Problem to solve — Copy every line in which the string "scene" occurs.

******

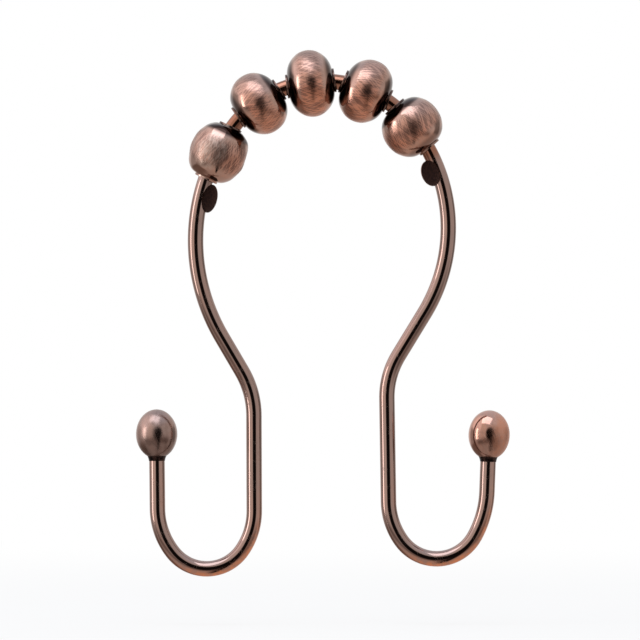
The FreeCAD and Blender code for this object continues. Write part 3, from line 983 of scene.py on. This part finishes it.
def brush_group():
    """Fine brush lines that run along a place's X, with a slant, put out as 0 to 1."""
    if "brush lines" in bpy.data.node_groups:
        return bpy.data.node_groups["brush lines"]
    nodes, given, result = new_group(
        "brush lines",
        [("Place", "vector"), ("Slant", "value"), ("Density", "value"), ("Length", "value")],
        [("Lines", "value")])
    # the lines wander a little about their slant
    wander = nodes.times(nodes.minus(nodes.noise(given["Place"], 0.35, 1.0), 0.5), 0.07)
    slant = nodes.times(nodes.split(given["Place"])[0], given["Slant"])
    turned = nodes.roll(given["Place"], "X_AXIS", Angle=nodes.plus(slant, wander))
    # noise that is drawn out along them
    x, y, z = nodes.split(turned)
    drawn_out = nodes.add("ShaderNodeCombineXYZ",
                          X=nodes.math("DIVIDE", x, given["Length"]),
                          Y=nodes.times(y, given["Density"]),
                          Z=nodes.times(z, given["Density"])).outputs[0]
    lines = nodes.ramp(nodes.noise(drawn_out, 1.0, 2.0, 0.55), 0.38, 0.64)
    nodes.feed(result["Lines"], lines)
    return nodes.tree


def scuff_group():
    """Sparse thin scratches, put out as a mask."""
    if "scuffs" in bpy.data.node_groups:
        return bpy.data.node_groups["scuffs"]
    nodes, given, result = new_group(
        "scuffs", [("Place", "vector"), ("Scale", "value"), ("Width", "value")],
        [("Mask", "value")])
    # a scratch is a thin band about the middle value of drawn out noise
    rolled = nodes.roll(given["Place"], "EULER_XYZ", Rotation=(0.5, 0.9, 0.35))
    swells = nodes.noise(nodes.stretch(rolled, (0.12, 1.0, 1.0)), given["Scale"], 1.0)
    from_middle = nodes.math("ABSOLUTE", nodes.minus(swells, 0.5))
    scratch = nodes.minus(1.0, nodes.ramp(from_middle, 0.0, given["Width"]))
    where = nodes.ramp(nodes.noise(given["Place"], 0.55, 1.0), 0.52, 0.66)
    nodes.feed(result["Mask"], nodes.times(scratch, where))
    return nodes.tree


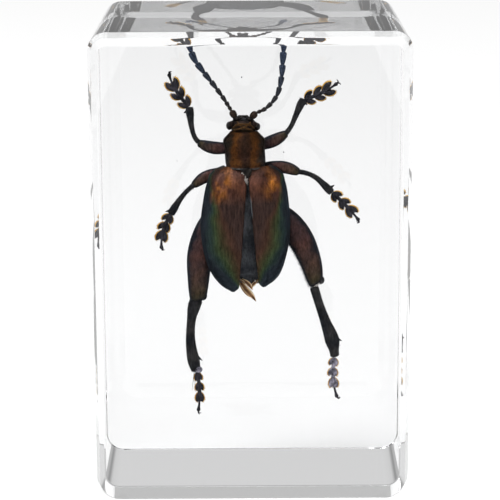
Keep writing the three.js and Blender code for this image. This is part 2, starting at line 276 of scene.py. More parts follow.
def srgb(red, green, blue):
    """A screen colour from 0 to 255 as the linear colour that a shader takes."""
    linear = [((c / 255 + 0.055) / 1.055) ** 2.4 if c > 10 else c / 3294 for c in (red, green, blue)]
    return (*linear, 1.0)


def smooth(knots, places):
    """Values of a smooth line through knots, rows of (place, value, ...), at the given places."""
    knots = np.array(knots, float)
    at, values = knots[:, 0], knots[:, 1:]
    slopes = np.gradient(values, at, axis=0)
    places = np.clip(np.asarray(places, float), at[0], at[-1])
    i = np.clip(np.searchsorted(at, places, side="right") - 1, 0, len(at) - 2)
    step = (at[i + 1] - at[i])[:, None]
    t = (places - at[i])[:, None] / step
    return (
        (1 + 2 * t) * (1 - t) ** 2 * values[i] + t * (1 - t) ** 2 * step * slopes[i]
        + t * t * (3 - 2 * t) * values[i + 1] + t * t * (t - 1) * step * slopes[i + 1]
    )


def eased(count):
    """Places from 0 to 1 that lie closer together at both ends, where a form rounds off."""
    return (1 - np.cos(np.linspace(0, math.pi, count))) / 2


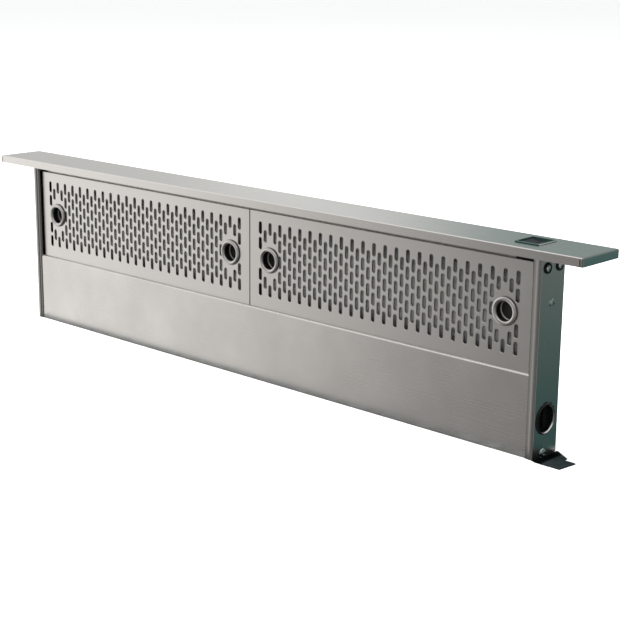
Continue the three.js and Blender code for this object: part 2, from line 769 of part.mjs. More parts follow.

******

In response —
The FreeCAD and Blender code for this object continues. Write part 3, from line 983 of scene.py on. This part finishes it.
Keep writing the three.js and Blender code for this image. This is part 2, starting at line 276 of scene.py. More parts follow.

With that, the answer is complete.